Direction:
Reproduce each line from the records that holds "where".

Given records:
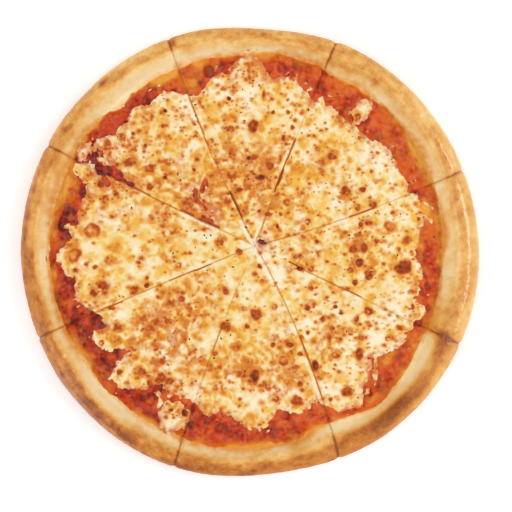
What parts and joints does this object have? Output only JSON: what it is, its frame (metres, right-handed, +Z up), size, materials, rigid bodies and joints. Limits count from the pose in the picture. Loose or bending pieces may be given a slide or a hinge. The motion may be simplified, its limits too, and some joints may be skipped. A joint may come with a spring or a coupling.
{
  "type": "margherita pizza",
  "caption": "Round baked cheese and tomato pizza with a raised golden rim, cut through into slices that still lie together as a whole.",
  "frame": {"origin": "middle of the flat underside, at the centre of the outline's box", "axes": "+Z up through the toppings, +X along the longest width, +Y across it"},
  "size_m": [0.3016, 0.2952, 0.0177],
  "materials": {
    "crust": "baked bread, golden and lightly oiled",
    "sauce": "moist cooked tomato sauce",
    "cheese": "melted cheese with browned blisters and oil",
    "herbs": "dried herb flecks and pepper"
  },
  "bodies": {
    "root": {"crust_1": "crust", "sauce_1": "sauce", "cheese_1": "cheese", "crust_2": "crust", "sauce_2": "sauce", "cheese_2": "cheese", "crust_3": "crust", "sauce_3": "sauce", "cheese_3": "cheese", "crust_4": "crust", "sauce_4": "sauce", "cheese_4": "cheese", "crust_5": "crust", "sauce_5": "sauce", "cheese_5": "cheese", "crust_6": "crust", "sauce_6": "sauce", "cheese_6": "cheese", "crust_7": "crust", "sauce_7": "sauce", "cheese_7": "cheese", "crust_8": "crust", "sauce_8": "sauce", "cheese_8": "cheese", "cheese_pat_1": "cheese", "cheese_pat_2": "cheese", "cheese_pat_3": "cheese"}
  },
  "joints": []
}
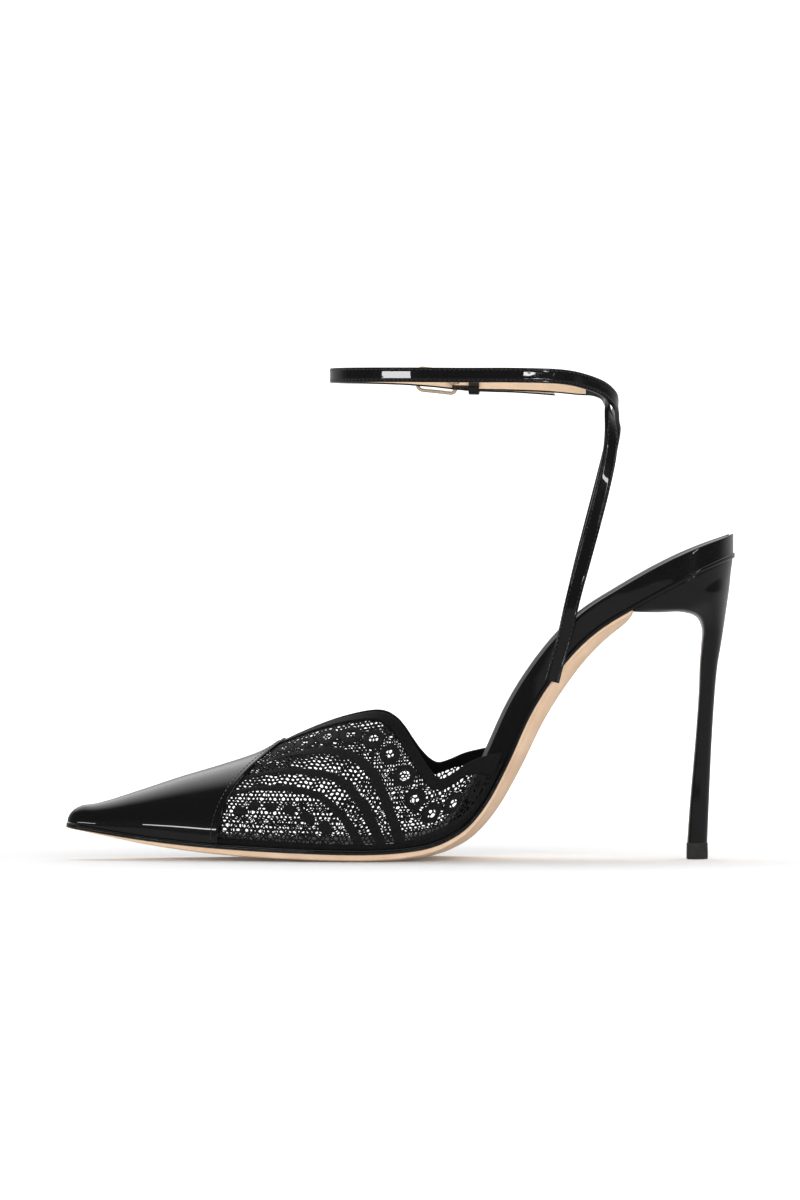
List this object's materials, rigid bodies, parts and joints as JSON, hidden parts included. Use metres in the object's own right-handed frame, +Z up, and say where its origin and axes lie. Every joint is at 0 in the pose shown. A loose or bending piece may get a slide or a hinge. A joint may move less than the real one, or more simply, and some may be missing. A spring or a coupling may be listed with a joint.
{
  "type": "ankle strap pump",
  "caption": "Right pointed-toe pump on a tall slim heel: lace vamp, patent toe cap, wrapped footbed, beige leather sole and thin straps crossed behind the ankle with a small buckle.",
  "frame": {"origin": "on the floor, in the middle of the tread under the ball of the foot", "axes": "+X from the toe to the heel, +Y to the outer (lateral) side, +Z up"},
  "size_m": [0.2228, 0.0725, 0.1655],
  "materials": {
    "sole_leather": "semi-gloss natural leather with a painted edge",
    "rand_patent": "black patent, high gloss",
    "footbed_patent": "black patent wrap with a nappa sock, gloss",
    "lace": "sheer black lace bound in matte tape",
    "cap_patent": "black patent, high gloss",
    "heel_patent": "black patent wrap, high gloss",
    "top_piece_rubber": "satin black",
    "strap_patent": "black patent, edge stitched, tan lining",
    "buckle_metal": "polished pale gold"
  },
  "bodies": {
    "root": {"outsole": "sole_leather", "rand": "rand_patent", "footbed": "footbed_patent", "upper": "lace", "toe_cap": "cap_patent", "heel": "heel_patent", "top_piece": "top_piece_rubber", "strap_inner": "strap_patent", "strap_outer": "strap_patent", "buckle_frame": "buckle_metal", "buckle_prong": "buckle_metal", "keeper": "strap_patent"}
  },
  "joints": []
}
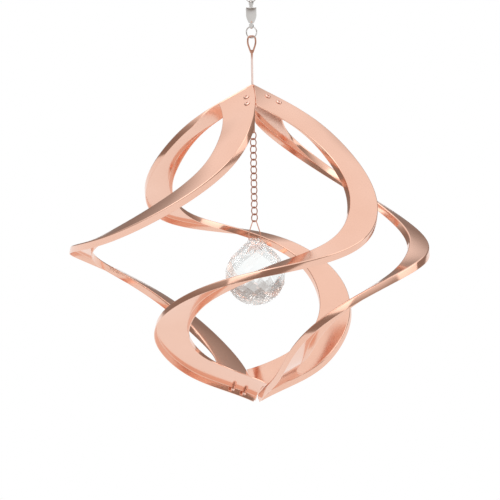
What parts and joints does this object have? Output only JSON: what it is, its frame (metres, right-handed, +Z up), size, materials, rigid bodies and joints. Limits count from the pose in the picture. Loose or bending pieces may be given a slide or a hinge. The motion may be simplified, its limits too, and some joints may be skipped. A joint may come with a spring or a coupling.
{
  "type": "wind spinner",
  "caption": "Hanging copper helix wind spinner: riveted curved ribbons form an open cage round a faceted glass ball on a link chain, under a ball-bearing swivel.",
  "frame": {"origin": "centre of the upper ring, where the spinner hangs", "axes": "+Z up along the hanging axis; the cage's front ribbon bellies out towards -Y and the right one towards +X"},
  "size_m": [0.2907, 0.3159, 0.3402],
  "materials": {
    "copper_strip": "polished copper plating on steel strip",
    "rivet_copper": "satin copper plating",
    "copper_wire": "drawn copper-plated wire",
    "copper_chain": "darker copper-plated wire links",
    "crystal_glass": "cut and polished clear glass",
    "nickel_wire": "nickel-plated wire",
    "nickel_swivel": "nickel-plated, turned",
    "steel_balls": "polished steel"
  },
  "bodies": {
    "upper_ring": {"upper_ring": "nickel_wire"},
    "spindle": {"swivel_spindle": "nickel_swivel"},
    "barrel": {"swivel_barrel": "nickel_swivel", "swivel_cap": "nickel_swivel", "swivel_balls": "steel_balls", "swivel_lower_stud": "nickel_swivel"},
    "lower_ring": {"lower_ring": "nickel_wire"},
    "cage": {"hanger_wire": "copper_wire", "stem_stop": "copper_wire", "ribbon_1": "copper_strip", "ribbon_2": "copper_strip", "ribbon_3": "copper_strip", "ribbon_4": "copper_strip", "top_rivets": "rivet_copper", "bottom_rivets": "rivet_copper"},
    "chain_hook": {"chain_hook": "copper_chain"},
    "chain_link_01": {"chain_link_01": "copper_chain"},
    "chain_link_02": {"chain_link_02": "copper_chain"},
    "chain_link_03": {"chain_link_03": "copper_chain"},
    "chain_link_04": {"chain_link_04": "copper_chain"},
    "chain_link_05": {"chain_link_05": "copper_chain"},
    "chain_link_06": {"chain_link_06": "copper_chain"},
    "chain_link_07": {"chain_link_07": "copper_chain"},
    "chain_link_08": {"chain_link_08": "copper_chain"},
    "chain_link_09": {"chain_link_09": "copper_chain"},
    "chain_link_10": {"chain_link_10": "copper_chain"},
    "chain_link_11": {"chain_link_11": "copper_chain"},
    "chain_link_12": {"chain_link_12": "copper_chain"},
    "chain_link_13": {"chain_link_13": "copper_chain"},
    "bail": {"crystal_bail": "copper_wire"},
    "crystal": {"crystal": "crystal_glass"}
  },
  "joints": [
    {"name": "spindle_swing", "type": "hinge", "parent": "upper_ring", "child": "spindle", "pos_m": [0, 0, -0.0046], "axis": [0.8387, -0.5446, 0], "range_deg": [-30, 30]},
    {"name": "swivel_spin", "type": "hinge", "parent": "spindle", "child": "barrel", "pos_m": [0, 0, -0.016], "axis": [0, 0, 1], "continuous": true},
    {"name": "lower_ring_slide_round", "type": "hinge", "parent": "barrel", "child": "lower_ring", "pos_m": [0, 0, -0.0292], "axis": [0.5446, 0.8387, 0], "range_deg": [-30, 30]},
    {"name": "cage_swing", "type": "hinge", "parent": "lower_ring", "child": "cage", "pos_m": [0, 0, -0.0338], "axis": [-0.8387, 0.5446, 0], "range_deg": [-30, 30]},
    {"name": "hook_swing", "type": "hinge", "parent": "cage", "child": "chain_hook", "pos_m": [0, 0, -0.1036], "axis": [-0.8192, -0.5736, 0], "range_deg": [-35, 35]},
    {"name": "link_01_swing", "type": "hinge", "parent": "chain_hook", "child": "chain_link_01", "pos_m": [0, 0, -0.11165], "axis": [-0.5736, 0.8192, 0], "range_deg": [-35, 35]},
    {"name": "link_02_swing", "type": "hinge", "parent": "chain_link_01", "child": "chain_link_02", "pos_m": [0, 0, -0.1173], "axis": [0.8192, 0.5736, 0], "range_deg": [-35, 35]},
    {"name": "link_03_swing", "type": "hinge", "parent": "chain_link_02", "child": "chain_link_03", "pos_m": [0, 0, -0.12295], "axis": [0.5736, -0.8192, 0], "range_deg": [-35, 35]},
    {"name": "link_04_swing", "type": "hinge", "parent": "chain_link_03", "child": "chain_link_04", "pos_m": [0, 0, -0.1286], "axis": [-0.8192, -0.5736, 0], "range_deg": [-35, 35]},
    {"name": "link_05_swing", "type": "hinge", "parent": "chain_link_04", "child": "chain_link_05", "pos_m": [0, 0, -0.13425], "axis": [-0.5736, 0.8192, 0], "range_deg": [-35, 35]},
    {"name": "link_06_swing", "type": "hinge", "parent": "chain_link_05", "child": "chain_link_06", "pos_m": [0, 0, -0.1399], "axis": [0.8192, 0.5736, 0], "range_deg": [-35, 35]},
    {"name": "link_07_swing", "type": "hinge", "parent": "chain_link_06", "child": "chain_link_07", "pos_m": [0, 0, -0.14555], "axis": [0.5736, -0.8192, 0], "range_deg": [-35, 35]},
    {"name": "link_08_swing", "type": "hinge", "parent": "chain_link_07", "child": "chain_link_08", "pos_m": [0, 0, -0.1512], "axis": [-0.8192, -0.5736, 0], "range_deg": [-35, 35]},
    {"name": "link_09_swing", "type": "hinge", "parent": "chain_link_08", "child": "chain_link_09", "pos_m": [0, 0, -0.15685], "axis": [-0.5736, 0.8192, 0], "range_deg": [-35, 35]},
    {"name": "link_10_swing", "type": "hinge", "parent": "chain_link_09", "child": "chain_link_10", "pos_m": [0, 0, -0.1625], "axis": [0.8192, 0.5736, 0], "range_deg": [-35, 35]},
    {"name": "link_11_swing", "type": "hinge", "parent": "chain_link_10", "child": "chain_link_11", "pos_m": [0, 0, -0.16815], "axis": [0.5736, -0.8192, 0], "range_deg": [-35, 35]},
    {"name": "link_12_swing", "type": "hinge", "parent": "chain_link_11", "child": "chain_link_12", "pos_m": [0, 0, -0.1738], "axis": [-0.8192, -0.5736, 0], "range_deg": [-35, 35]},
    {"name": "link_13_swing", "type": "hinge", "parent": "chain_link_12", "child": "chain_link_13", "pos_m": [0, 0, -0.17945], "axis": [-0.5736, 0.8192, 0], "range_deg": [-35, 35]},
    {"name": "bail_swing", "type": "hinge", "parent": "chain_link_13", "child": "bail", "pos_m": [0, 0, -0.1851], "axis": [-0.8192, -0.5736, 0], "range_deg": [-35, 35]},
    {"name": "crystal_swing", "type": "hinge", "parent": "bail", "child": "crystal", "pos_m": [0, 0, -0.2012], "axis": [0.5736, -0.8192, 0], "range_deg": [-45, 45]}
  ]
}
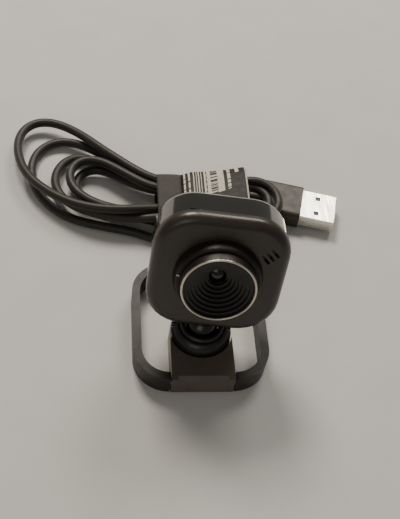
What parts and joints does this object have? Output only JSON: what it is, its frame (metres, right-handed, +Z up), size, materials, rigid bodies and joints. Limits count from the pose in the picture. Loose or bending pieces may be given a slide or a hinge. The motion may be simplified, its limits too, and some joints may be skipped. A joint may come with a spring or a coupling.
{
  "type": "webcam on folding loop stand",
  "caption": "Small square-headed desk webcam with a focus ring and microphone, on a tilting ball, panning turret and folding loop stand, with its cord tied in a hank and a USB plug",
  "frame": {"origin": "on the table, at the middle of the loop stand's footprint", "axes": "+Z up from the table, -Y the way the lens faces, +X to the right seen along +Y (from in front)"},
  "size_m": [0.1093, 0.106, 0.0536],
  "materials": {
    "block_plastic": "fine-grained satin dark grey",
    "loop_plastic": "satin charcoal, faint mould grain",
    "turret_plastic": "semi-gloss black",
    "ball_plastic": "satin black, slightly polished by rubbing",
    "face_satin": "soft satin black with a fine grain",
    "shell_gloss": "piano black, fine hairline scratches",
    "bezel_gloss": "semi-gloss black",
    "trim_silver": "satin silver",
    "funnel_black": "dead matte black with sharp steps",
    "lens_glass": "coated glass with a violet sheen",
    "filter_glass": "pale cyan coated glass",
    "sensor_face": "iridescent silicon in a ceramic frame",
    "rubber_pad": "matte black rubber",
    "screw_steel": "zinc-plated",
    "pin_steel": "ground steel",
    "weight_steel": "plain, lightly oiled",
    "bush_plastic": "natural acetal",
    "friction_felt": "pressed felt",
    "mark_paint": "pad-printed white",
    "can_metal": "stamped can",
    "led_lens": "clear epoxy over the die",
    "clear_window": "clear light pipe",
    "board_laminate": "green solder mask",
    "chip_black": "moulded epoxy",
    "header_nylon": "natural nylon",
    "cord_jacket": "satin black PVC jacket",
    "tie_strap": "soft satin black strap",
    "label_film": "black film with plain pale bars",
    "grip_plastic": "moulded dark grey PVC",
    "plug_nickel": "bright nickel plate",
    "tongue_plastic": "white nylon",
    "contact_gold": "gold plate"
  },
  "bodies": {
    "stand": {"base_upper": "block_plastic", "base_lower": "block_plastic", "base_pad": "rubber_pad", "base_screw_left": "screw_steel", "base_screw_right": "screw_steel", "base_weight": "weight_steel", "pin_bush_left": "bush_plastic", "pin_bush_right": "bush_plastic", "cord_lead": "cord_jacket", "cord_hank": "cord_jacket", "cord_tail": "cord_jacket", "cord_tie": "tie_strap", "label_wrap": "label_film", "plug_relief": "grip_plastic", "plug_grip": "grip_plastic", "plug_shell": "plug_nickel", "plug_tongue": "tongue_plastic", "contact_1": "contact_gold", "contact_2": "contact_gold", "contact_3": "contact_gold", "contact_4": "contact_gold"},
    "loop_arm": {"loop": "loop_plastic", "loop_pin_left": "pin_steel", "loop_pin_right": "pin_steel", "loop_pad_left": "rubber_pad", "loop_pad_right": "rubber_pad"},
    "swivel": {"turret": "turret_plastic", "turret_ring": "turret_plastic", "tilt_pin": "pin_steel", "friction_pad": "friction_felt", "pan_retainer": "bush_plastic", "pan_screw": "screw_steel"},
    "head": {"ball_stud": "ball_plastic", "neck_washer": "block_plastic", "face_plate": "face_satin", "rear_shell": "shell_gloss", "lens_bezel": "bezel_gloss", "index_mark": "mark_paint", "mic_capsule": "can_metal", "status_led": "led_lens", "led_window": "clear_window", "circuit_board": "board_laminate", "lens_holder": "ball_plastic", "image_sensor": "sensor_face", "ir_filter": "filter_glass", "controller_chip": "chip_black", "crystal": "can_metal", "cable_header": "header_nylon", "board_screw_a": "screw_steel", "board_screw_b": "screw_steel", "shell_screw_a": "screw_steel", "shell_screw_b": "screw_steel", "cord_gland": "cord_jacket"},
    "focus": {"focus_ring": "bezel_gloss", "trim_ring": "trim_silver", "funnel": "funnel_black", "lens_cell": "ball_plastic", "lens_front": "lens_glass"}
  },
  "joints": [
    {"name": "loop_fold", "type": "hinge", "parent": "stand", "child": "loop_arm", "pos_m": [0, -0.0191, 0.00385], "axis": [1, 0, 0], "range_deg": [-100, 0]},
    {"name": "head_pan", "type": "hinge", "parent": "stand", "child": "swivel", "pos_m": [0, -0.004, 0.004], "axis": [0, 0, 1], "range_deg": [-56, 64], "deforming": ["cord_lead"]},
    {"name": "head_tilt", "type": "hinge", "parent": "swivel", "child": "head", "pos_m": [0, -0.004, 0.0095], "axis": [0.9976, -0.0698, 0], "range_deg": [-20, 36], "deforming": ["cord_lead"]},
    {"name": "focus_turn", "type": "hinge", "parent": "head", "child": "focus", "pos_m": [0.00121, -0.00573, 0.03634], "axis": [-0.0669, -0.9565, 0.284], "range_deg": [-80, 80]}
  ]
}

Correct result:
List this object's materials, rigid bodies, parts and joints as JSON, hidden parts included. Use metres in the object's own right-handed frame, +Z up, and say where its origin and axes lie. Every joint is at 0 in the pose shown. A loose or bending piece may get a slide or a hinge. A joint may move less than the real one, or more simply, and some may be missing. A spring or a coupling may be listed with a joint.
  "frame": {"origin": "centre of the upper ring, where the spinner hangs", "axes": "+Z up along the hanging axis; the cage's front ribbon bellies out towards -Y and the right one towards +X"},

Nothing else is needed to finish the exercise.